The conductive silicone coating deposited under these conditions is preferably of a minimum thickness of 50 microns, so as to present sufficient mechanical strength to withstand the pressure exerted by the wires of the screening braid which covers it. The resistivity of the coating lies in the range 1 ohm.cm to 10 ohm.cm at 20° C.
This conductive silicone coating layer is therefore readily separated from the dielectric wherever required, simply by peeling with the finger-nail or some other means, so as to locally remove the coating without leaving any traces of conductive material on the dielectric in that region.
The cable of the invention is therefore protected in a particularly effective manner against external electromagnetic interference, and also against noise generated in the cable itself or in the electric or electronic circuits which it links together, this protection being given by its screening and by its underlying uniform conductive silicone coating layer.

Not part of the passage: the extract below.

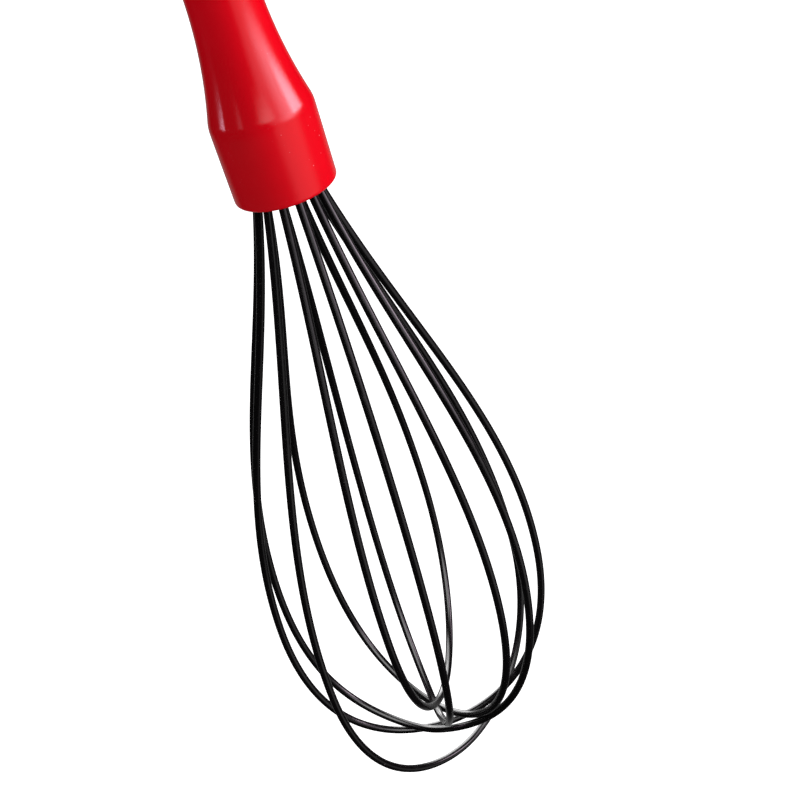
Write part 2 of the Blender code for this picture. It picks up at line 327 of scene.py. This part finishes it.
def makeDrawnSteel():
    finish, tree, shader = newFinish("drawnSteelWire")
    where = addNode(tree, "ShaderNodeTexCoord", (-1100, 0)).outputs["Object"]
    along = addStretch(tree, where, (1.0, 1.0, 0.08), (-900, 0)).outputs["Vector"]
    lines = addNoise(tree, along, 2600.0, 3.0, (-700, 0))
    color = addMix(tree, lines.outputs["Fac"], (0.56, 0.56, 0.57), (0.68, 0.68, 0.67), (-400, 200))
    link(tree, color.outputs[2], shader.inputs["Base Color"])
    rough = addRange(tree, lines.outputs["Fac"], 0.3, 0.7, 0.2, 0.36, (-400, 0))
    link(tree, rough.outputs["Result"], shader.inputs["Roughness"])
    bump = addBump(tree, lines.outputs["Fac"], 0.2, 0.00002, (-400, -200))
    link(tree, bump.outputs["Normal"], shader.inputs["Normal"])
    shader.inputs["Metallic"].default_value = 1.0
    return finish


redHandleFinish = makeRedPlastic()
coatFinish = makeBlackCoat()
holderFinish = makePlainPlastic("darkHolderPlastic", **holderPlastic)
resinFinish = makePlainPlastic("pouredResin", **sealResin)
steelFinish = makeDrawnSteel()
print("finishes made")


def addPiece(name, mesh, finish, node):
    piece = bpy.data.objects.new(name, mesh)
    pieces.objects.link(piece)
    mesh.materials.clear()
    mesh.materials.append(finish)
    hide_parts(node)
    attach(piece, whiskRoot)
    return piece


def spin(outline, steps):
    # turns an outline of (radius, height) round Z; points on the axis stay single
    bm = bmesh.new()
    rings = []
    for radius, height in outline:
        if radius < 1e-7:
            rings.append([bm.verts.new((0.0, 0.0, height))])
            continue
        ring = []
        for k in range(steps):
            angle = 2 * math.pi * k / steps
            ring.append(bm.verts.new((radius * math.cos(angle), radius * math.sin(angle), height)))
        rings.append(ring)
    for upper, lower in zip(rings, rings[1:]):
        for k in range(steps):
            n = (k + 1) % steps
            corners = [upper[k % len(upper)], lower[k % len(lower)]]
            corners += [lower[n % len(lower)], upper[n % len(upper)]]
            unique = []
            for corner in corners:
                if corner not in unique:
                    unique.append(corner)
            if len(unique) > 2:
                bm.faces.new(unique)
    bmesh.ops.recalc_face_normals(bm, faces=bm.faces)
    return bm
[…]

The noise level obtained is less than 100 microvolts. Moreover, the cable is free from the risk of short-circuits at its connectors, such risks being rendered almost non-existent even under the severe operating temperature and vibration conditions of said cable, this being due to the possibility of complete removal of the conductive silicone coating at these locations and therefore the absence of conductive filler particles which could become detached from the coating.